Cut the head and tail off of a gutted, cleaned trout.
Place the minced garlic inside the open belly of the trout (add more than 4 teaspoons if preferred). Sprinkle mesquite seasoning and salt over the garlic and allow the belly to close naturally.
Place the trout onto a sheet of aluminum foil and wrap the foil loosely over the trout so that it is sealed, but in a tent fashion.
Place in the oven or grill for approximately 20 minutes.
Check to see if the meat flakes. Do not overcook.
Asparagus Parmesan
Melt butter with olive oil in a large skillet over medium heat. Add asparagus spears, and cook, stirring occasionally for about 10 minutes, or to desired firmness. Drain off excess oil, and sprinkle with Parmesan cheese, salt and pepper.
Frizzled Cabbage
Core and very thinly slice the cabbage.
Melt the butter in a large skillet (I use non-stick) over medium heat.
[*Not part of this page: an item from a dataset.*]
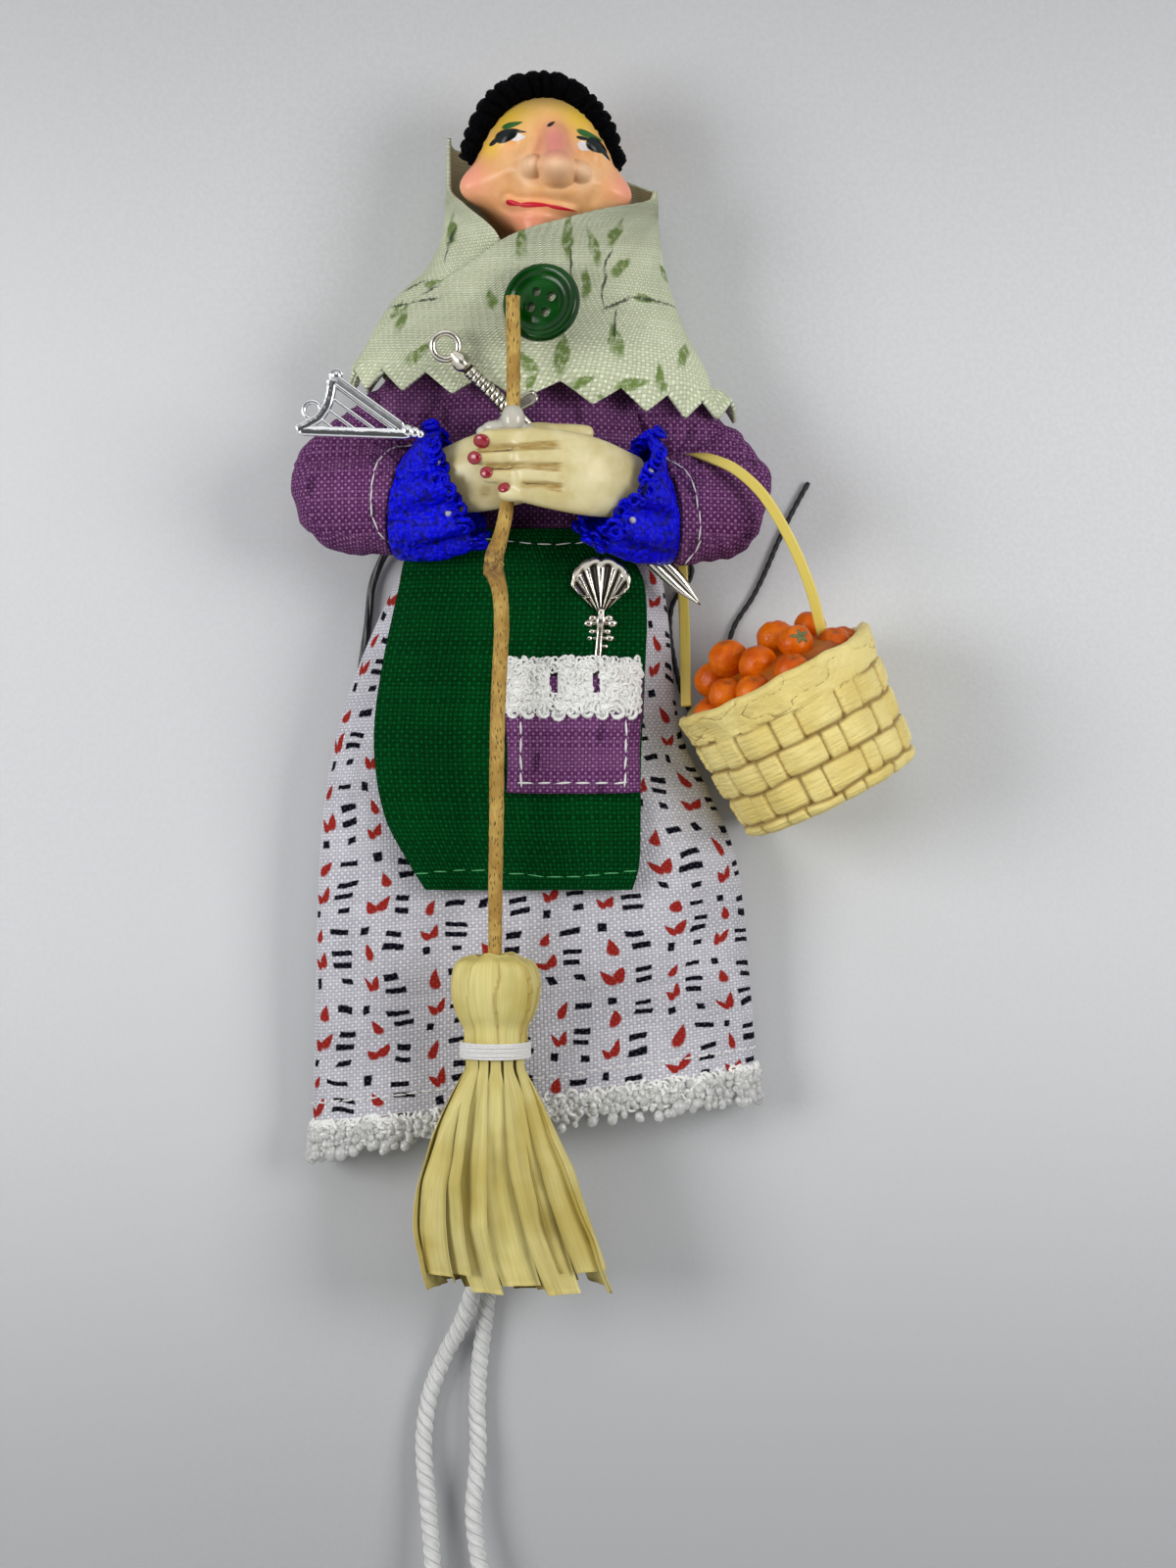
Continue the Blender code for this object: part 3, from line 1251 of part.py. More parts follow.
def make_basket():
    pivot = bpy.data.objects.new("basket_pivot", None)
    pivot.location = BASKET_PIVOT
    bpy.context.scene.collection.objects.link(pivot)
    depths = [BASKET_HEIGHT * k / 8 for k in range(9)]
    inner_depth = BASKET_HEIGHT - BASKET_FLOOR
    outer = [basket_ring(basket_radius(d), d) for d in depths]
    inner = [basket_ring(basket_radius(d) - BASKET_WALL, d) for d in (0.0, inner_depth / 2, inner_depth)]
    rings = list(reversed(inner)) + outer
    pieces = [make("basket", solid_loft(rings), CREAM, BASKET_PIVOT)]
    pieces.append(make("basket_handle", handle_mesh(), YELLOW, BASKET_PIVOT))
    combine(pieces[0], [make("handle_tool", handle_mesh(GAP), YELLOW, BASKET_PIVOT)], "DIFFERENCE")
    rings = []
    for wide, depth in BED_SHARES:
        deep = BED_DEPTH * depth
        rings.append(basket_ring((basket_radius(max(0, deep)) - BASKET_WALL - GAP) * wide, deep, 18))
    bed = make("fruit_bed", solid_loft(rings), ORANGE, BASKET_PIVOT)
    sockets = [make("handle_tool", handle_mesh(GAP), YELLOW, BASKET_PIVOT)]
    for number, place_and_size in enumerate(FRUIT_SHARES, 1):
        pieces.append(make(f"fruit_{number}", fruit_mesh(*place_and_size), ORANGE, BASKET_PIVOT))
        sockets.append(make("fruit_tool", fruit_mesh(*place_and_size, GAP), ORANGE, BASKET_PIVOT))
    pieces.append(combine(bed, sockets, "DIFFERENCE"))
    for piece in pieces:
        piece.parent = pivot
        piece.location = Vector()


# Routes of the leg cords down from the hips to the shoes, with their levels counted from the hips,
# and of the black cord from the back to its cut end
LEG_ROUTES = {
    "left": (
        (-0.0060, 0.0, 0.0080),
        (-0.0066, -0.0087, 0.0072),
        (-0.0072, -0.0197, 0.0050),
        (-0.0078, -0.0327, 0.0034),
        (-0.0082, -0.0467, 0.0036),
        (-0.0086, -0.0607, 0.0044),
        (-0.0094, -0.0727, 0.0047),
        (-0.0115, -0.0797, 0.0036),
        (-0.0142, -0.0850, 0.0020),
        (-0.0164, -0.0907, 0.0017),
        (-0.0174, -0.0969, 0.0020),
        (-0.0173, -0.1022, 0.0026),
        (-0.0167, -0.1077, 0.0034),
        (-0.0161, -0.1147, 0.0044),
        (-0.0157, -0.1217, 0.0050),
        (-0.0156, -0.1274, 0.0052),
    ),
    "right": (
        (-0.0016, 0.0, 0.0080),
        (-0.0022, -0.0087, 0.0072),
        (-0.0030, -0.0197, 0.0050),
        (-0.0036, -0.0327, 0.0034),
        (-0.0042, -0.0467, 0.0028),
        (-0.0052, -0.0607, 0.0016),
        (-0.0072, -0.0717, 0.0015),
        (-0.0080, -0.0787, 0.0016),
        (-0.0090, -0.0872, 0.0016),
        (-0.0093, -0.0937, 0.0018),
        (-0.0091, -0.0987, 0.0022),
        (-0.0094, -0.1037, 0.0028),
        (-0.0098, -0.1087, 0.0035),
        (-0.0090, -0.1157, 0.0044),
        (-0.0078, -0.1217, 0.0050),
        (-0.0072, -0.1274, 0.0052),
    ),
}
BLACK_ROUTE = (
    (0.0206, 0.0140, 0.0006),
    (0.0228, 0.0122, 0.0006),
    (0.0237, 0.0098, 0.0006),
    (0.0226, 0.0074, 0.0006),
    (0.0208, 0.0050, 0.0006),
    (0.0203, 0.0010, 0.0006),
    (0.0212, -0.0050, 0.0006),
    (0.0226, -0.0100, 0.0006),
    (0.0248, -0.0132, 0.0006),
    (0.0272, -0.0120, 0.0006),
    (0.0284, -0.0070, 0.0006),
    (0.0292, -0.0020, 0.0006),
    (0.0303, 0.0016, 0.0006),
    (0.0330, 0.0058, 0.0006),
    (0.0350, 0.0098, 0.0006),
    (0.0368, 0.0140, 0.0006),
    (0.0390, 0.0187, 0.0006),
    (0.0416, 0.0235, 0.0006),
)
STRAND_ROUTE = (
    (-0.0170, 0.0172, 0.0058),
    (-0.0186, 0.0168, 0.0050),
    (-0.0210, 0.0150, 0.0032),
    (-0.0236, 0.0122, 0.0018),
    (-0.0253, 0.0080, 0.0011),
    (-0.0260, 0.0030, 0.0010),
    (-0.0266, -0.0020, 0.0010),
    (-0.0272, -0.0060, 0.0010),
    (-0.0276, -0.0094, 0.0010),
)


def make_shoe(side, place_at, pivot):
    """A small rounded boot on its heel: the sole faces down the table and the toe points up."""
    shares = (
        (0.00, 0.42, 0.60, 0.40),
        (0.12, 0.78, 0.62, 0.44),
        (0.45, 1.00, 0.60, 0.40),
        (0.62, 0.80, 0.40, 0.58),
        (0.85, 0.86, 0.30, 0.70),
        (0.96, 0.66, 0.24, 0.76),
        (1.00, 0.30, 0.14, 0.82),
    )
    rings = []
    for k in range(9):
        wide, high, down = along(shares, k / 8)
        centre = Vector((place_at.x, place_at.y - SHOE_HEIGHT * down, SHOE_LENGTH * k / 8))
        half_width, half_height = SHOE_WIDTH / 2 * wide, SHOE_HEIGHT * high / 1.5
        rings.append(oval(centre, X_WAY, Y_WAY, half_width, half_height, 14, 2.3))
    shoe = make(side + "_shoe", solid_loft(rings), SHOE_BROWN, pivot)
    socket_top = Vector((place_at.x, place_at.y + SHOE_HEIGHT, place_at.z))
    socket_foot = Vector((place_at.x, place_at.y - LEG_DIAMETER * 0.3, place_at.z))
    half = LEG_DIAMETER / 2 + GAP
    tool = make("socket_tool", bar(socket_top, socket_foot, half * 1.05, 10), SHOE_BROWN, pivot)
    combine(shoe, [tool], "DIFFERENCE")
    return shoe


def make_legs():
    for side, levels in LEG_ROUTES.items():
        route = [(x, HIP_Y + y, z) for x, y, z in levels]
        pivot = Vector(route[0])
        empty = bpy.data.objects.new(side + "_hip", None)
        empty.location = pivot
        bpy.context.scene.collection.objects.link(empty)
        leg = cord(side + "_leg_cord", route, LEG_DIAMETER, WHITE_COTTON, 30, pivot)
        shoe = make_shoe(side, Vector(route[-1]), pivot)
        for piece in (leg, shoe):
            piece.parent = empty
            piece.location = Vector()
    cord("hanging_cord", BLACK_ROUTE, BLACK_DIAMETER, BLACK_COTTON, 32)
    cord("waist_strand", STRAND_ROUTE, STRAND_DIAMETER, BLACK_COTTON, 10)


def build():
    for old in list(bpy.data.objects):
        bpy.data.objects.remove(old)
    make_skirt()
    bodice = make_body()
    make_head()
    make_scarf()
    make_button()
    left_arm = (LEFT_SHOULDER, LEFT_UPPER, LEFT_ELBOW, LEFT_SLEEVE_END, REAR_WRIST)
    right_arm = (RIGHT_SHOULDER, RIGHT_UPPER, RIGHT_ELBOW, RIGHT_SLEEVE_END, FRONT_WRIST)
    make_sleeve("left", bodice, *left_arm)
    right = make_sleeve("right", bodice, *right_arm)
    combine(right, [make("handle_tool", handle_mesh(GAP * 1.8), YELLOW)], "DIFFERENCE")
    make_hands()
    make_cuff("left", *left_arm[2:], [])
    make_cuff("right", *right_arm[2:], [sword_parts(GAP * 2)[-1]])
    make_broom()
    make_charms()
    make_apron()
    make_basket()
    make_legs()


build()
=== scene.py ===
import math

import bmesh
import bpy
import numpy as np
from mathutils import Matrix, Vector
from mathutils.bvhtree import BVHTree


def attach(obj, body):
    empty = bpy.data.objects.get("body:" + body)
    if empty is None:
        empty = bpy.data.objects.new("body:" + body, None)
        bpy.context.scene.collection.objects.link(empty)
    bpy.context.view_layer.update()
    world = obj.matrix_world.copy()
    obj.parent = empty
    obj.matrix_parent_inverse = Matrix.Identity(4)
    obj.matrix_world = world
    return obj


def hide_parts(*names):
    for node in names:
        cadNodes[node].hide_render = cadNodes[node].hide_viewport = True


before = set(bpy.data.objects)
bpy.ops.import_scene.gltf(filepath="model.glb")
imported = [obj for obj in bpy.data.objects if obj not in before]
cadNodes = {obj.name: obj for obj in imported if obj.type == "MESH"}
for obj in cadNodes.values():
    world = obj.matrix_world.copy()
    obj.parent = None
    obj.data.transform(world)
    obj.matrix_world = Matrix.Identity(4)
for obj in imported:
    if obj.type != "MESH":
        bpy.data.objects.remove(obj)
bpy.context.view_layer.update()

mm = 0.001
stitchLift = 0.00008
xWay, yWay, zWay = np.array((1.0, 0, 0)), np.array((0, 1.0, 0)), np.array((0, 0, 1.0))


# small tools
def along(table, t):
    # the other columns of a table at share t, on a smooth curve through its rows
    table = np.asarray(table, float)
    t = np.asarray(t, float)
    ts = table[:, 0]
    i = np.searchsorted(ts[1:-1], t, side="left")
    a, b = table[i], table[i + 1]
    before = np.where((i > 0)[..., None], table[np.maximum(i - 1, 0)], a)
    after = np.where((i + 2 < len(ts))[..., None], table[np.minimum(i + 2, len(ts) - 1)], b)
    step = (b[..., :1] - a[..., :1])
    s = np.clip((t[..., None] - a[..., :1]) / step, 0, 1)
    slopeA = (b - before) / np.maximum(b[..., :1] - before[..., :1], 1e-12) * step
    slopeB = (after - a) / np.maximum(after[..., :1] - a[..., :1], 1e-12) * step
    h = s * s * (3 - 2 * s)
    return (a + (b - a) * h + slopeA * s * (1 - s) ** 2 - slopeB * s * s * (1 - s))[..., 1:]


def routePoints(route, count):
    # evenly spaced points on one smooth curve through a route
    route = np.asarray(route, float)
    spans = np.concatenate([[0], np.cumsum(np.linalg.norm(np.diff(route, axis=0), axis=1))])
    return along(np.column_stack([spans / spans[-1], route]), np.linspace(0, 1, count))


def evenly(path, spacing):
    # the same path with its points at one spacing, and the distance along it
    steps = np.concatenate([[0], np.cumsum(np.linalg.norm(np.diff(path, axis=0), axis=1))])
    count = max(3, int(round(steps[-1] / spacing)) + 1)
    at = np.linspace(0, steps[-1], count)
    return np.column_stack([np.interp(at, steps, path[:, k]) for k in range(3)]), at


def roundTurn(count):
    return np.linspace(0, math.tau, count, endpoint=False)


def unit(v):
    return v / np.maximum(np.linalg.norm(v, axis=-1, keepdims=True), 1e-12)


def ripple(u, v, seed, octaves=2):
    # smooth noise from -1 to 1 over two coordinates, one lump to a unit
    u, v = np.broadcast_arrays(np.asarray(u, float), np.asarray(v, float))
    total, size = np.zeros(u.shape), 1.0
    for octave in range(octaves):
        lattice = np.random.default_rng(seed + octave).uniform(-1, 1, (64, 64))
        iu, iv = np.floor(u).astype(int), np.floor(v).astype(int)
        fu, fv = u - iu, v - iv
        fu, fv = fu * fu * (3 - 2 * fu), fv * fv * (3 - 2 * fv)
        a, b = lattice[iu % 64, iv % 64], lattice[(iu + 1) % 64, iv % 64]
        c, d = lattice[iu % 64, (iv + 1) % 64], lattice[(iu + 1) % 64, (iv + 1) % 64]
        total += size * ((a * (1 - fu) + b * fu) * (1 - fv) + (c * (1 - fu) + d * fu) * fv)
        u, v, size = u * 2.1 + 5.3, v * 2.1 + 9.7, size * 0.5
    return total


def bell(x):
    return np.exp(-x * x)


def surfaceNormals(grid, wrap):
    if wrap:
        across = np.roll(grid, -1, 1) - np.roll(grid, 1, 1)
    else:
        across = np.gradient(grid, axis=1)
    return unit(np.cross(across, np.gradient(grid, axis=0)))


def gridFaces(rows, columns, wrap, offset=0, flip=False):
    # quads of a grid, and the row and column of each corner
    i, j = np.mgrid[0:rows - 1, 0:columns if wrap else columns - 1]
    i, j = i.ravel(), j.ravel()
    corners = [(i, j), (i, j + 1), (i + 1, j + 1), (i + 1, j)]
    if flip:
        corners.reverse()
    faces = np.stack([offset + a * columns + b % columns for a, b in corners], -1)
    return faces, np.stack([np.stack(c, -1) for c in corners], 1)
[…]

When it is bubbling, add the cabbage.
Salt and pepper the cabbage.
Stir occasionally and cook until mostly wilted, about 10 minutes.
Turn the heat down to medium-low and let cook, stirring frequently, until cabbage is starting to caramelize (brown), about 10 minutes.
Do not let burn.
Taste, adjust seasoning, and serve immediately.